In 1863, the 140th Pennsylvania Infantry fought in the Battle of Gettysburg. On the first day of battle, July 1, Pipes and Purman were on a path of retreat when they doubled back to help save a wounded soldier. After getting the soldier to safety, both men were shot in the legs. Pipes was captured by the Confederates, but was liberated by Union troops the next morning. After spending some time in a Philadelphia hospital, Pipes was promoted to the rank of Lieutenant. He returned to the field in November.

After Gettysburg, Pipes served in the Siege of Petersburg where he was promoted to captain in June 1864. On August 24, Pipes was commanding a group of soldiers guarding a section of enemy train tracks and was attacked by enemy troops. As he commanded his troops’ retreat, his right arm was shot and had to be amputated that night.
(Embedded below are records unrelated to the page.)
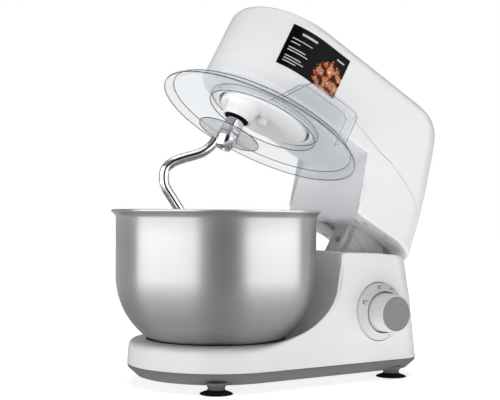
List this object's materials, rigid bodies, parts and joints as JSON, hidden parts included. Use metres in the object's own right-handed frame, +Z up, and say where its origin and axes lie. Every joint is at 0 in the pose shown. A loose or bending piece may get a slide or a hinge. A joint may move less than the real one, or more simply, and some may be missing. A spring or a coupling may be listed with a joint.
{
  "type": "stand mixer",
  "caption": "Tilt-head kitchen stand mixer with a steel bowl, clear splash guard with a pour chute, dough hook on a planetary drive, speed knob and suction feet.",
  "frame": {"origin": "middle of the bounding box at the table, with the head tilted back", "axes": "+Z up, the bowl towards -Y, the pillar and the hinge towards +Y, the speed knob on the +X side; the mirror plane of the shells is X = 0"},
  "size_m": [0.235, 0.3893, 0.4155],
  "materials": {
    "white_abs": "glossy moulded",
    "grey_abs": "satin moulded",
    "rubber": "moulded",
    "brushed_steel": "brushed round the bowl",
    "chrome": "polished",
    "steel": "plain",
    "alloy": "die cast",
    "black_plastic": "moulded",
    "nylon": "natural nylon",
    "clear_plastic": "clear moulded",
    "frosted_plastic": "translucent moulded",
    "circuit_board": "solder resist"
  },
  "bodies": {
    "base": {"base_shell": "white_abs", "base_tray": "grey_abs", "foot_front_right": "rubber", "foot_front_left": "rubber", "foot_rear_right": "rubber", "foot_rear_left": "rubber", "base_screw_1": "steel", "base_screw_2": "steel", "base_screw_3": "steel", "base_screw_4": "steel", "bowl_seat": "black_plastic", "cord_gland": "rubber", "control_board": "circuit_board", "hinge_pin": "steel", "hinge_bracket": "white_abs", "pillar_deck": "white_abs", "dial_ring": "white_abs", "speed_switch": "black_plastic", "latch_spring": "steel", "latch_guide": "steel"},
    "head": {"head_cover": "white_abs", "head_lower": "white_abs", "hinge_arm": "white_abs", "arm_screw": "steel", "ring_gear": "nylon", "chassis": "alloy", "main_bearing_lower": "steel", "main_bearing_upper": "steel", "motor_bearing": "steel", "motor_stator": "steel", "motor_end_cap": "alloy", "drive_belt": "rubber"},
    "drive": {"planet_hub": "white_abs", "hub_cap": "white_abs", "shaft_seal": "rubber", "main_shaft": "steel", "main_pulley": "nylon"},
    "tool": {"planet_gear": "nylon", "tool_shaft": "chrome"},
    "hook": {"hook_collar": "chrome", "hook_sleeve": "chrome", "dough_shield": "frosted_plastic", "hook_rod": "chrome"},
    "motor": {"motor_rotor": "steel", "motor_shaft": "steel", "motor_fan": "black_plastic", "motor_pulley": "steel"},
    "guard": {"splash_guard": "clear_plastic"},
    "knob": {"knob_body": "white_abs", "knob_cap": "grey_abs", "switch_spindle": "steel"},
    "button": {"release_button": "grey_abs"},
    "bowl": {"bowl": "brushed_steel", "bowl_foot": "brushed_steel"}
  },
  "joints": [
    {"name": "head_tilt", "type": "hinge", "parent": "base", "child": "head", "pos_m": [0, 0.1288, 0.1285], "axis": [-1, 0, 0], "range_deg": [-28.2, 0]},
    {"name": "planetary_drive", "type": "hinge", "parent": "head", "child": "drive", "pos_m": [0, -0.02044, 0.29033], "axis": [0, 0.4726, 0.8813], "continuous": true},
    {"name": "tool_spin", "type": "hinge", "parent": "drive", "child": "tool", "pos_m": [0, -0.06446, 0.27172], "axis": [0, 0.4726, 0.8813], "continuous": true},
    {"name": "motor_spin", "type": "hinge", "parent": "head", "child": "motor", "pos_m": [0, 0.1351, 0.26299], "axis": [0, 0.4726, 0.8813], "continuous": true},
    {"name": "hook_pull", "type": "slide", "parent": "tool", "child": "hook", "axis": [0, -0.4726, -0.8813], "range_m": [0, 0.025]},
    {"name": "guard_pull", "type": "slide", "parent": "head", "child": "guard", "axis": [0, -0.4726, -0.8813], "range_m": [0, 0.012]},
    {"name": "bowl_lift", "type": "slide", "parent": "base", "child": "bowl", "axis": [0, 0, 1], "range_m": [0, 0.03]},
    {"name": "speed_knob", "type": "hinge", "parent": "base", "child": "knob", "pos_m": [0.098, 0.0838, 0.076], "axis": [-1, 0, 0], "range_deg": [0, 240]},
    {"name": "release_button", "type": "slide", "parent": "base", "child": "button", "axis": [1, 0, 0], "range_m": [0, 0.004], "stiffness_N_per_m": 400, "springref_m": -0.005, "deforming": ["latch_spring"]}
  ],
  "couplings": [
    {"joint": "tool_spin", "follows": "planetary_drive", "ratio": -3},
    {"joint": "motor_spin", "follows": "planetary_drive", "ratio": 4.8889}
  ]
}
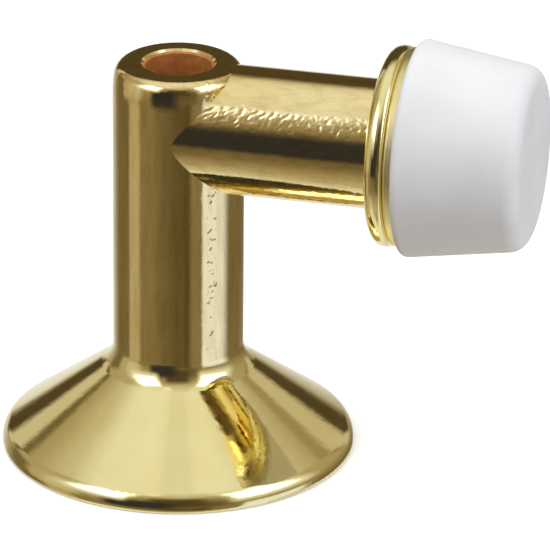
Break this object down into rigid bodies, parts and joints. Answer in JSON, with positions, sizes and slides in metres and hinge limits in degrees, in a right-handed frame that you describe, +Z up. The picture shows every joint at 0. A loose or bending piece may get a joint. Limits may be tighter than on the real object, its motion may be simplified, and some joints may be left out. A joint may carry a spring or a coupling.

He was hospitalized through November, and was discharged for disability in February 1865.

After the war, Pipes moved to Wheeling, West Virginia, where his family had relocated to during the war. In December 1869 he received an artificial arm. The following year he married Martha Rowena Purdy and had five children by her.



While a sergeant and retiring with his company before the rapid advance of the enemy at Gettysburg, he and a companion stopped and carried to a place of safety a wounded and helpless comrade; in this act both he and his companion were severely wounded. A year later, at Reams Station, Va., while commanding a skirmish line, voluntarily assisted in checking a flank movement of the enemy, and while so doing was severely wounded, suffering the loss of an arm.